Write out exactly the lines between the line containing "# Small screws that hold the bushings" and the line containing "for body, members", including both of those lines, and nothing more.
BEGIN DATA
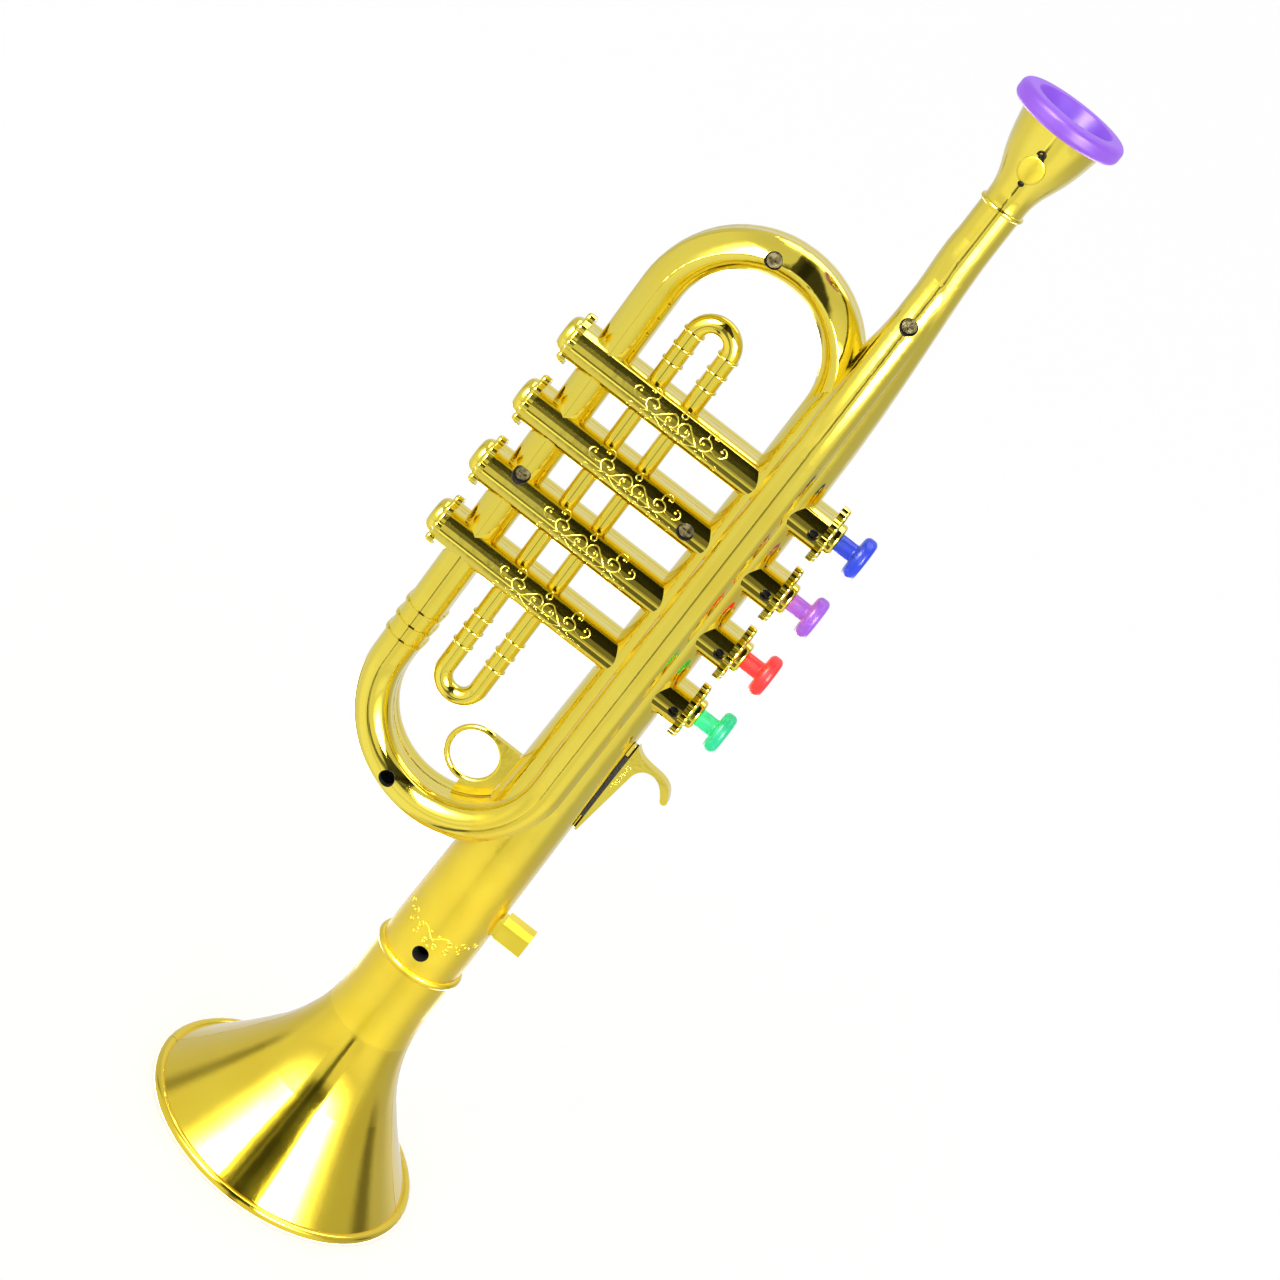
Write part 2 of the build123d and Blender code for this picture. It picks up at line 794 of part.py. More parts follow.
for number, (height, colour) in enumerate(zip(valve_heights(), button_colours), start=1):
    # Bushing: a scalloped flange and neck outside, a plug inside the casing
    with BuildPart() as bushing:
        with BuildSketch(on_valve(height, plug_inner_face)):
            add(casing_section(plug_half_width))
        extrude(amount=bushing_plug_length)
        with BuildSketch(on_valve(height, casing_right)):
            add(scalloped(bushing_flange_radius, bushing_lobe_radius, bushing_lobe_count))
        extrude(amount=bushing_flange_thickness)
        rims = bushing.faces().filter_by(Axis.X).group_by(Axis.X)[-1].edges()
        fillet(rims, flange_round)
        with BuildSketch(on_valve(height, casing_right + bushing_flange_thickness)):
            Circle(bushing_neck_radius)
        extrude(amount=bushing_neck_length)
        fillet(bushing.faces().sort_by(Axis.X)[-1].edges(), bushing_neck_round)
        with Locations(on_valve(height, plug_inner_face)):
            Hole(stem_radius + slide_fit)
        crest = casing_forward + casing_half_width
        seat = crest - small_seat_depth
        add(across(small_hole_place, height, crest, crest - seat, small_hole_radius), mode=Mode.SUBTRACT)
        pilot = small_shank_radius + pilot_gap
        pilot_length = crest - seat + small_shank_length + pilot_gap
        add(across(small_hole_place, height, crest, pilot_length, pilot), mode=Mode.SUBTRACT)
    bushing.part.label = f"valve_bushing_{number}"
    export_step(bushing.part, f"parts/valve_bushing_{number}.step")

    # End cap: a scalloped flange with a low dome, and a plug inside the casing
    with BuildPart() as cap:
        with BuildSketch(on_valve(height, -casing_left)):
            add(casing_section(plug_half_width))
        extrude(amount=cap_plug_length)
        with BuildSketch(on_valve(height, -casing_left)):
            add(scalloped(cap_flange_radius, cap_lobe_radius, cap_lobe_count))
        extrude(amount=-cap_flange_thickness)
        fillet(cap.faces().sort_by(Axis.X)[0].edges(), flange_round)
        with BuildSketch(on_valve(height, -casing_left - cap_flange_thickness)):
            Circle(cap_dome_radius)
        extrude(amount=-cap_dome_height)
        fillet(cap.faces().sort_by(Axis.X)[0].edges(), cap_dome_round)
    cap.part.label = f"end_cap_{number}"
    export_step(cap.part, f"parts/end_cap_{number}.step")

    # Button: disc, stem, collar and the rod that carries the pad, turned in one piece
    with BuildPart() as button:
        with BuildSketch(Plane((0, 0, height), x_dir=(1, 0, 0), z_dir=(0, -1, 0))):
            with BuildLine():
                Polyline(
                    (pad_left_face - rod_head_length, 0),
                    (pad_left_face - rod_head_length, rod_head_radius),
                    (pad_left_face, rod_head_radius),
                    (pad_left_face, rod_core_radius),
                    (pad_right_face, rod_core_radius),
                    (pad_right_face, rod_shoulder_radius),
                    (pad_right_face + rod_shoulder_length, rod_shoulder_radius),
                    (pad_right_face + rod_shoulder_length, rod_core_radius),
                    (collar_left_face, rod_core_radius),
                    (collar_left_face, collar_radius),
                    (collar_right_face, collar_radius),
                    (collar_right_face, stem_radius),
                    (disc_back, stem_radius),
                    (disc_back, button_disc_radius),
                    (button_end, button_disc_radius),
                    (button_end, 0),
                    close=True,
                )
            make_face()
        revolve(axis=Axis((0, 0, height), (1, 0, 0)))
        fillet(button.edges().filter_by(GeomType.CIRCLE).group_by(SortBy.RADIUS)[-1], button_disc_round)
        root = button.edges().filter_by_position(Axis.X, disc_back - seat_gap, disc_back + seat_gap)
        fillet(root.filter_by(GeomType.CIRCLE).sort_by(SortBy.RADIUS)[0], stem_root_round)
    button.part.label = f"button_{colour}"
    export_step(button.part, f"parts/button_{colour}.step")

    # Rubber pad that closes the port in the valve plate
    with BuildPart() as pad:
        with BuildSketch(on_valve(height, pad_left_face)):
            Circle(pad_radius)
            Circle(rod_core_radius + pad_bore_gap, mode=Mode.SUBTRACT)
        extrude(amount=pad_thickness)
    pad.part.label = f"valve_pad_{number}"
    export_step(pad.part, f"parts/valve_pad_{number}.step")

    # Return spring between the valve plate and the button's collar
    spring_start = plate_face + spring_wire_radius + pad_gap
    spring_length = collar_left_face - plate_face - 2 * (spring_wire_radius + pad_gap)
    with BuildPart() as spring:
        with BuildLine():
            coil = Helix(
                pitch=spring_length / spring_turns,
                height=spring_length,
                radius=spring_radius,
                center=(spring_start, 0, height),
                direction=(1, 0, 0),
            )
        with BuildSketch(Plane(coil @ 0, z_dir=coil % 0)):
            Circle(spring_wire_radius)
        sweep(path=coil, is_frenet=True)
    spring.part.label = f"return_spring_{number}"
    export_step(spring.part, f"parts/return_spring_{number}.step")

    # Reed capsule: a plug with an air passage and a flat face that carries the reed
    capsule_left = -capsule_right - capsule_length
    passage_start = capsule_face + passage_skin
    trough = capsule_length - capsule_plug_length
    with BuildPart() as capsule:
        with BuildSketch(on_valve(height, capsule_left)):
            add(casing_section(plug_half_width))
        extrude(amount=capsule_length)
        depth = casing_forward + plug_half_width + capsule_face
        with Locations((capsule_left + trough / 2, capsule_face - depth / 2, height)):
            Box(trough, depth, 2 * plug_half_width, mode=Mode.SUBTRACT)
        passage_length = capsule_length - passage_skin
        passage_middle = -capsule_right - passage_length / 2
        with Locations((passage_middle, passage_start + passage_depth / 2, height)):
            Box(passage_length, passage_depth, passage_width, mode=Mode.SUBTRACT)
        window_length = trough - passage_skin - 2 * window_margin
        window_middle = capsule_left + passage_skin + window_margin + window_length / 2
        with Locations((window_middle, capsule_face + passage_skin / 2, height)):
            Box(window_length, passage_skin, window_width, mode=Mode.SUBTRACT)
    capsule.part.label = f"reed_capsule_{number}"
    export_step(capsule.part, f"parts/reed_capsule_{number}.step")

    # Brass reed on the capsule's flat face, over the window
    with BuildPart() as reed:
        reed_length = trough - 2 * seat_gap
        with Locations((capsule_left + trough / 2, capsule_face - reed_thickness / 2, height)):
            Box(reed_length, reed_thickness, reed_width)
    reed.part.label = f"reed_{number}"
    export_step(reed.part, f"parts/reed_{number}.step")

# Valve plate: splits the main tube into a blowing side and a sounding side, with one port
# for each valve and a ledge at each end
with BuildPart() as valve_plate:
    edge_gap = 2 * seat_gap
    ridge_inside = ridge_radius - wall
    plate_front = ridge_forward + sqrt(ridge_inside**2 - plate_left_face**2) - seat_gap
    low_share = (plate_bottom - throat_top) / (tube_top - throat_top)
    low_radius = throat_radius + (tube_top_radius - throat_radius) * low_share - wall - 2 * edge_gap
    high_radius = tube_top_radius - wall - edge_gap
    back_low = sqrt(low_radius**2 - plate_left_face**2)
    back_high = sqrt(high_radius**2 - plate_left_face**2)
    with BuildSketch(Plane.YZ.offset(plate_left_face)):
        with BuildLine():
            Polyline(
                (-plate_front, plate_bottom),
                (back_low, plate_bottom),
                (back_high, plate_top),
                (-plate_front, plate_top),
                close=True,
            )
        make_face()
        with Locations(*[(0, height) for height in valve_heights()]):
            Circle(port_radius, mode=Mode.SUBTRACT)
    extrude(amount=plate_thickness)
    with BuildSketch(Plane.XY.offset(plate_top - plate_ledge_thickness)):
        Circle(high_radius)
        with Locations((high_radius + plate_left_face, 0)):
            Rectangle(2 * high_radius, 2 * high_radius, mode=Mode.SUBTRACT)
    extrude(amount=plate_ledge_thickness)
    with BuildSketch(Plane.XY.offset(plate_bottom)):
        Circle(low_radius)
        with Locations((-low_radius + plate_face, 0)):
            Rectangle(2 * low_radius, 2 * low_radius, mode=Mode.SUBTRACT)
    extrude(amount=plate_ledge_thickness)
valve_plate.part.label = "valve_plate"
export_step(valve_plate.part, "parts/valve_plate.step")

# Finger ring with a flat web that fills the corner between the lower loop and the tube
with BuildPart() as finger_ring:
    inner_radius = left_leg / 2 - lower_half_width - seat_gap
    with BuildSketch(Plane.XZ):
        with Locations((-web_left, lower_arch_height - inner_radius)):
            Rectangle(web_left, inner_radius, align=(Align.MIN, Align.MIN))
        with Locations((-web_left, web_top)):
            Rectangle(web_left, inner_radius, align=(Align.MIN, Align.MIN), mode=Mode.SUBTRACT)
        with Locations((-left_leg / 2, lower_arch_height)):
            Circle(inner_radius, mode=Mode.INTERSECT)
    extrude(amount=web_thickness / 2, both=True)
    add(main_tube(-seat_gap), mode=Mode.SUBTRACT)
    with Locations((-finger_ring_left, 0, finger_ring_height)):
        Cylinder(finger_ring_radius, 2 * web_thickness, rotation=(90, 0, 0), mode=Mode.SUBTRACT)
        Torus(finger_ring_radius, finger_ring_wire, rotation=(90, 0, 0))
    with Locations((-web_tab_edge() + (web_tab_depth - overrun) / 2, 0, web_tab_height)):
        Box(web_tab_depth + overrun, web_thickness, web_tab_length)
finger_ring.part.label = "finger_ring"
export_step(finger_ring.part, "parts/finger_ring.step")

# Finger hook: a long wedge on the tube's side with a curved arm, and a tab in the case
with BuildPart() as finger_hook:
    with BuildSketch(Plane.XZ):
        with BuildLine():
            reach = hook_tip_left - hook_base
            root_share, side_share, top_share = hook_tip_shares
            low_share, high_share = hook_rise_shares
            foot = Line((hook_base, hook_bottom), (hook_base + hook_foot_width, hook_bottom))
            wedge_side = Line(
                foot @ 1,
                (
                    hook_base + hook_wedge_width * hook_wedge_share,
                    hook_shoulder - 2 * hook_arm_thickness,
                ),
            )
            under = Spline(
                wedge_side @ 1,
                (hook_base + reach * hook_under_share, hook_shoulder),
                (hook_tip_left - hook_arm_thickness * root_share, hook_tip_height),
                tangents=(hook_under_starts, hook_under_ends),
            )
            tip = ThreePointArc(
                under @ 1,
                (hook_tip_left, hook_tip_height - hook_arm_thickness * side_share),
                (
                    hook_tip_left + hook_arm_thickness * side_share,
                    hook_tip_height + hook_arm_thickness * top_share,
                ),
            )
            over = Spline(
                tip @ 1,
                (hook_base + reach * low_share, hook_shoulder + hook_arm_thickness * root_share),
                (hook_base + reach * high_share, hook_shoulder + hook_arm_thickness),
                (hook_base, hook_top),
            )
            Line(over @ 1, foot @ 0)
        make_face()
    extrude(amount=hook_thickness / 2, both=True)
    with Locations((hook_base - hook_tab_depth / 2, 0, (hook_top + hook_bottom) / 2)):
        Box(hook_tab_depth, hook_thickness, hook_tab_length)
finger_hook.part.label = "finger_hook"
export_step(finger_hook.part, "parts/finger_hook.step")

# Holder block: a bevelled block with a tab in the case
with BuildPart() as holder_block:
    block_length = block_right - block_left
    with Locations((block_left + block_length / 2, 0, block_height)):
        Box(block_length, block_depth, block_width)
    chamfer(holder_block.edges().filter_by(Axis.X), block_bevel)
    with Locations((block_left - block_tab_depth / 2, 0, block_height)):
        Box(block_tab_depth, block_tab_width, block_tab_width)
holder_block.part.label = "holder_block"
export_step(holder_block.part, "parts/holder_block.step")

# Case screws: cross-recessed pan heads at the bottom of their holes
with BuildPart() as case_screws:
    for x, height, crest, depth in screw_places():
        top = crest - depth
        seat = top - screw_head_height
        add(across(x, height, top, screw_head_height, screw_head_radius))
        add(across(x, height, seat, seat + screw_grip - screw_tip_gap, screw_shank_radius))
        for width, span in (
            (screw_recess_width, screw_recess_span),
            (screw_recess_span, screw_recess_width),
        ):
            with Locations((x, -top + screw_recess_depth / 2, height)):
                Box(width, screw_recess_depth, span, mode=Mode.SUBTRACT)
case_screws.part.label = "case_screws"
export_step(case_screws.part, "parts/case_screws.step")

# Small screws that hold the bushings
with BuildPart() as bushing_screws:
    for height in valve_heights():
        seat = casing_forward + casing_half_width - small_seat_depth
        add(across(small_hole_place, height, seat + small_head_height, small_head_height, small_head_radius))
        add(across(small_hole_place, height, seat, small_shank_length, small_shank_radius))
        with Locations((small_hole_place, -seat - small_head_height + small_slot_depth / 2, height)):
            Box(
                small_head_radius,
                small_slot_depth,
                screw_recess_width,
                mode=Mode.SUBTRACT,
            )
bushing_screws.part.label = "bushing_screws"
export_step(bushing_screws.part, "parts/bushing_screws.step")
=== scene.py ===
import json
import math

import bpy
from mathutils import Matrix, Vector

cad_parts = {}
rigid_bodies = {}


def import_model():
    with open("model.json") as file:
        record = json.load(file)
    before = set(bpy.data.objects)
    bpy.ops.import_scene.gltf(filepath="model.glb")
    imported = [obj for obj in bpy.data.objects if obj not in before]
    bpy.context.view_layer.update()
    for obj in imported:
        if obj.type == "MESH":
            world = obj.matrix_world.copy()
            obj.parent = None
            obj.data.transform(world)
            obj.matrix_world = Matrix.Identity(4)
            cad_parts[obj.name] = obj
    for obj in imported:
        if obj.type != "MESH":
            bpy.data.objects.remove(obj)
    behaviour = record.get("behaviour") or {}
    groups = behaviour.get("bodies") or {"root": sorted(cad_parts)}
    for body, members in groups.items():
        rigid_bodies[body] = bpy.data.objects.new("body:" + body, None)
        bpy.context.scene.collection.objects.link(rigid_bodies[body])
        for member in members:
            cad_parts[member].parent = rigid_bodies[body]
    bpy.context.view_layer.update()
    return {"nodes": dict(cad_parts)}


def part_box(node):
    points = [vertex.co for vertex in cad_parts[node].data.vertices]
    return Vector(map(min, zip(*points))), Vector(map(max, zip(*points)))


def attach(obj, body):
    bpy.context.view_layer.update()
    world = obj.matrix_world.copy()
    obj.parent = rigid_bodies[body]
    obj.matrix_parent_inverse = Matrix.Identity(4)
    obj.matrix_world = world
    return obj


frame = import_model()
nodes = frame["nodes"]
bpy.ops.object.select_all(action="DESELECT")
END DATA
SOLUTION FOR THIS PROBLEM:
# Small screws that hold the bushings
with BuildPart() as bushing_screws:
    for height in valve_heights():
        seat = casing_forward + casing_half_width - small_seat_depth
        add(across(small_hole_place, height, seat + small_head_height, small_head_height, small_head_radius))
        add(across(small_hole_place, height, seat, small_shank_length, small_shank_radius))
        with Locations((small_hole_place, -seat - small_head_height + small_slot_depth / 2, height)):
            Box(
                small_head_radius,
                small_slot_depth,
                screw_recess_width,
                mode=Mode.SUBTRACT,
            )
bushing_screws.part.label = "bushing_screws"
export_step(bushing_screws.part, "parts/bushing_screws.step")
=== scene.py ===
import json
import math

import bpy
from mathutils import Matrix, Vector

cad_parts = {}
rigid_bodies = {}


def import_model():
    with open("model.json") as file:
        record = json.load(file)
    before = set(bpy.data.objects)
    bpy.ops.import_scene.gltf(filepath="model.glb")
    imported = [obj for obj in bpy.data.objects if obj not in before]
    bpy.context.view_layer.update()
    for obj in imported:
        if obj.type == "MESH":
            world = obj.matrix_world.copy()
            obj.parent = None
            obj.data.transform(world)
            obj.matrix_world = Matrix.Identity(4)
            cad_parts[obj.name] = obj
    for obj in imported:
        if obj.type != "MESH":
            bpy.data.objects.remove(obj)
    behaviour = record.get("behaviour") or {}
    groups = behaviour.get("bodies") or {"root": sorted(cad_parts)}
    for body, members in groups.items():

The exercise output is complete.